Infine, per verificare la piena ed uniforme attuazione della misura sull’intero territorio nazionale, bisognerà anche introdurre appositi strumenti di monitoraggio e valutazione che consentano di poter imparare dall’esperienza, individuare dove si registrano criticità ed intervenire successivamente in maniera oculata. La Legge Delega prevede un’attività di monitoraggio del REI, che il Memorandum traduce in specifiche declinazioni concrete, a partire dalla predisposizione di un piano operativo di monitoraggio entro il 2017, in modo da renderla il più possibile utile alla nuova misura.

Come cambia il quadro delle politiche di contrasto alla povertà con l’approvazione della Legge Delega? E quali saranno i prossimi passi da affrontare?

Per la prima volta nella storia del nostro paese il Parlamento ha introdotto una misura nazionale rilevante a favore dei poveri. È doveroso riconoscere il fatto che ci troviamo di fronte ad una netta rottura rispetto al passato per il passaggio ad una politica strutturale e di portata finanziaria non paragonabile agli interventi precedenti. Fino ad oggi le misure introdotte per il contrasto alla povertà delle famiglie hanno avuto natura sperimentale, una tantum e/o un budget limitato. Certo un buon risultato, ma anche un punto di partenza perché non siamo ancora di fronte ad una misura universalistica in grado di beneficiare tutti i poveri assoluti.

La Legge Delega ed il Memorandum di intesa tra Governo ed Alleanza hanno valore solo se li consideriamo i primi passi di questo percorso già tracciato. Occorrerà ora lavorare affinché i prossimi anni siano dedicati a due obiettivi chiave: universalismo ed efficace inclusione sociale.

Da una parte, bisogna arrivare ad una misura universalistica, cioè rivolta a tutte le persone in povertà assoluta, mentre sinora il REI è destinato solo ai nuclei poveri con figli minori. Con il REI, nel 2018, si potranno raggiungere 1,7 milioni di persone dei 4,6 milioni in povertà assoluta. Sono stati stanziati quasi 2 miliardi (1,8 per la precisione), rispetto ai 7 miliardi necessari. Diciamo che siamo a 5 miliardi dall’obiettivo finale. E’ necessario un Piano pluriennale che preveda un graduale incremento di risorse necessario ad arrivare progressivamente a raggiungere tutta la popolazione in stato di bisogno. Sappiamo che politicamente non sarà semplice, ma dobbiamo fare in modo che il REI non vada ad allungare la già lunga serie di “riforme a metà” del nostro paese.
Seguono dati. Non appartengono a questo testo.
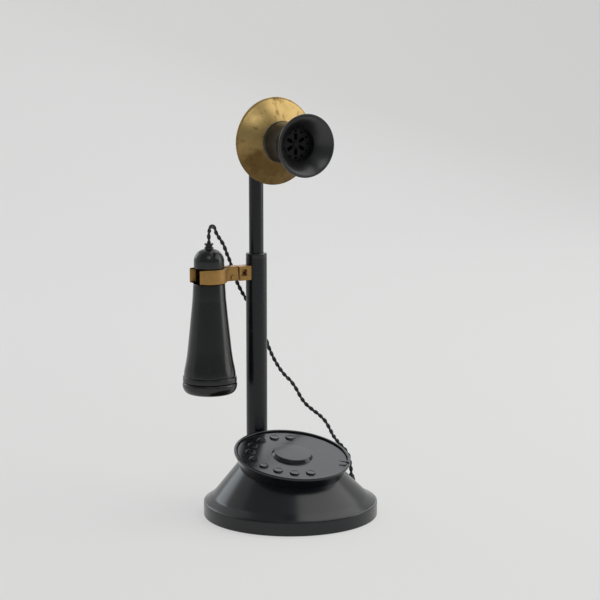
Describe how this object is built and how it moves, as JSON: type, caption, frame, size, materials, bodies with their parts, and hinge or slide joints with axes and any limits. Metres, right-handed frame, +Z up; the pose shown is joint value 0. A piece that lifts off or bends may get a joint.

Dall’altra parte, bisognerà lavorare su politiche ed interventi che consentano di costruire percorsi d’inclusione veramente efficaci, imparando dall’esperienza, e nella consapevolezza che, come già mostra l’esperienza del SIA, difficoltà realizzative iniziali sono imprescindibili, ma i territori, se adeguatamente sostenuti, possono compiere notevoli passi in avanti.